I have the following struct and I'm trying to send over the network to another application

 struct protocol
  {

     char protocol;
     char field1;
     char field2;
     char field3;
     char field4;
     char field5;
     char field6;
     char field7;
     char field8;
     char msg_id;
     char msg_length;
     char *msg;

  };

The problem I'm having is that I'm not sure how to send this struct over the network as there is a pointer pointing to a string in it, and memcpy the struct to buffer won't work, is the below the only way to do it?

memcpy (buffer, protocol->protocol, char)
memcpy (buffer, protocol->field1, char)
...
memcpy (buffer, protocol->msg, protocol->length)

then send the buffer

是的,如果要发送到(可能是)自己流程之外的内容,则这种编组或序列化是唯一可行的方法。
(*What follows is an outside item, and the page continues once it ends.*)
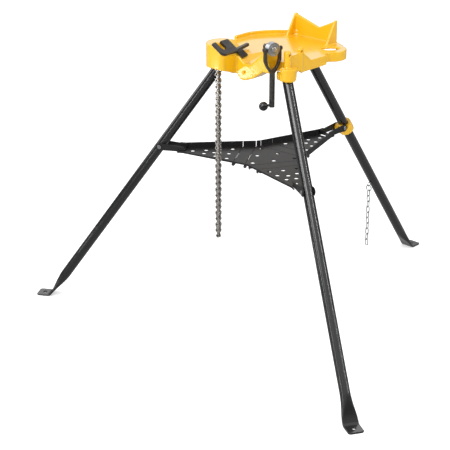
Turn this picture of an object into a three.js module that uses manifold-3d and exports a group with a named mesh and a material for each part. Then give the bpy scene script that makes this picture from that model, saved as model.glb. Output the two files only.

You will need to serialize the structure into a buffer of some sort. Your sequence of copies is correct in concept only; there are a myriad details to resolve:

char buffer[sizeof(struct protocol) + protocol->msg_length]; // Over-allocation

buffer[0] = protocol->protocol;
buffer[1] = protocol->field1;
...
buffer[8] = protocol->field8;
buffer[9] = protocol->msg_id;
buffer[10] = protocol->msg_len;
memcpy(&buffer[11], protocol->msg, protocol->msg_len);

Now you can write the correct length of buffer ( 11 + protocol->msg_len ) to send.

This is particularly simple; there are no endian-ness issues to worry about. Generally, with multi-byte values like short or int or long long , you have to worry about the transmitted byte order.

If you can restrict certain aspects of the data you're sending, such as "msg_len is never more than X bytes", you could do something like this:

#define MAX_MSG_LEN 1000
struct protocol
{
 char protocol;
 char field1;
 char field2;
 char field3;
 char field4;
 char field5;
 char field6;
 char field7;
 char field8;
 char msg_id;
 char msg_length;
 char msg[MAX_MESSAGE_LEN];
};

You'll need to calculate how much overhead there is before msg, and then use msg_length to determine the total size of the buffer you need to send.

Or, another method is:

struct protocol
{
 char protocol;
 char field1;
 char field2;
 char field3;
 char field4;
 char field5;
 char field6;
 char field7;
 char field8;
 char msg_id;
 char msg_length;
 char msg[1];
};

And then use struct procotol *msg_ptr = malloc(sizeof(struct protocol) + msg_len-1); when you need to form a message.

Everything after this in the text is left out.